2009 has been officially designated (drum roll please) The Year of Immunity and Decisiveness. Immunity because I am sick of getting ill and am determined to ward off the germs that the small people I work with persist in wiping all over me. This will be done by cutting out caffeine and sugar and adding in 7 hours of sleep, eating proper dinners and taking echinacea. So far I've remembered to take the echinacea once and last night I had cereal for tea. Did I mention the resolutions start in February this year?

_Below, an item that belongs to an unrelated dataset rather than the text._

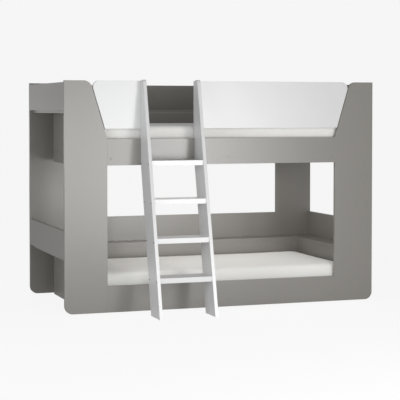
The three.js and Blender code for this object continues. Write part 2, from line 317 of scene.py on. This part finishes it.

The decisiveness is because I am the kind of person who when in a restaurant, takes longer to decide what to order than to eat. When I ask the waiter to take your order first it is not because I have impeccable manners, it is because there is a frantic battle going on my head as to whether to order to sea bass or the beef carpaccio. When the waiter finally gets to me I will inexplicably blurt out toad in the hole, despite sausages making me want to hurl, and will then spend the reminder of the meal staring enviously at your plate and cursing my inability to choose. This year there will be none of that because my dithering days are done. The big decision that needs to be made in the next few months is whether I stay in Hull for the good of my career or move to London for the good of my social life. More on that another time.
The other points of the Senior Triangle have settled on The Year of Mixing it Up (which is code for something much funnier but I won't risk my neck by disclosing it here) and The Year of Sorting Things Out.
Hope your resolutions are going to plan, even though, if I may say so, you're being a little predictable starting them in January. Everyone knows the cool kids are always late to the party. And that January demands copious amounts of chocolate, coffee and alcohol before it will let you into February alive.